SPECTER: Calculation of Energy Distribution of Nuclear Reaction Products.

2. CONTRIBUTOR

Brown Engineering Company, Inc., Huntsville, Alabama.

3. CODING LANGUAGE AND COMPUTER

Fortran IV; IBM 360/65/75/91.

4. NATURE OF PROBLEM SOLVED

SPECTER calculates the energy spectra of particles emerging from reactions of the types (y,n), (y,p), (y,alpha), (y,2n), (y,np), (y,pn), and (y,2p) where the incident particle y may be either n, p, or alpha. In addition, the code calculates the cross section for each of these reactions.

5. METHOD OF SOLUTION

SPECTER is an outgrowth of PSR-6/EDISN. Whereas EDISN is capable of handling only (n,n') and (n,2n) reactions, SPECTER can treat all the reactions specified above. SPECTER makes use of the Weisskopf-Ewing formula to calculate the energy distributions and reaction cross sections. The cross sections for compound-nucleus formation that are needed in evaluating this formula are calculated by the continuum theory of nuclear reactions. Data required as input are the bombarding energy, the masses of all nuclear species taking part in the reaction, and certain parameters that specify the level density of participating nuclei.

For completeness, a subroutine for calculating the nuclear level density has been included. This subroutine makes use of the commonly adopted level density formula

rho = C exp (2aU)


derived from the Fermi gas model. U is obtained by adjusting the excitation energy to account for the pairing energy. The user may wish to employ some other analytic expression for rho or a table of values. In this event, the subroutine may be suitably modified or replaced.

A table of cross sections for compound nucleus formation as a function of bombarding energy and target mass number is generated during the first run and written on magnetic tape for use in all subsequent runs. These cross sections are calculated by the continuum theory. Optionally, the user could perform a more sophisticated treatment by replacing this table with a similar one generated from optical model calculations.

6. RESTRICTIONS OR LIMITATIONS

Ideally, the code is suited to reactions which proceed through the formation of a compound nucleus (CN). In cases, however, in which the direct interaction mechanism (DI) is also operative, the code is useful in estimating the relative contribution from direct effects, provided the entire cross section for the process, sigmaCN+DI, be known, e.g., from experiment. In addition, it is required that the level structures for all residual nuclei be adequately described by continuous level densities.

7. TYPICAL RUNNING TIME

Running time is highly dependent upon the number of energy increments used in the numerical integrations. The maximum degree of accuracy is attained with 50 increments. In this case, a typical calculation on 56Fe at 14 MeV which takes into consideration the reactions (n,n'), (n,2n), and (n,p) takes about three minutes on the IBM 7094 computer.

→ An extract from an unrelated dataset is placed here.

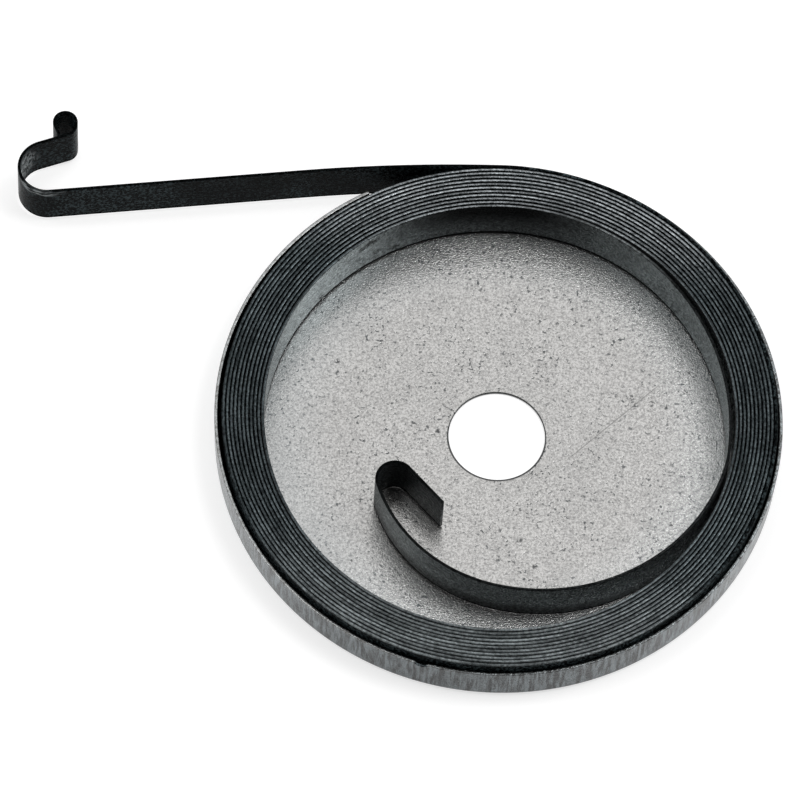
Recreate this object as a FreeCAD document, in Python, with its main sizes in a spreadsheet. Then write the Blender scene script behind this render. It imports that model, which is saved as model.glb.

8. COMPUTER HARDWARE REQUIREMENTS

SPECTER is operable on the IBM 360/65/75/91 computer. 29 K of memory is required. However, with some sacrifice in accuracy, this requirement may be relaxed considerably by the reduction of certain array dimensions.

9. COMPUTER SOFTWARE REQUIREMENTS

A Fortran H-level compiler is required. The Standard Monitor system is used.

10. REFERENCE

R. Snow and M. C. George, "A Computer Code for Calculating the Energy Distribution of Nuclear Reaction Products," SMSD-SSL-1100 (February 1970).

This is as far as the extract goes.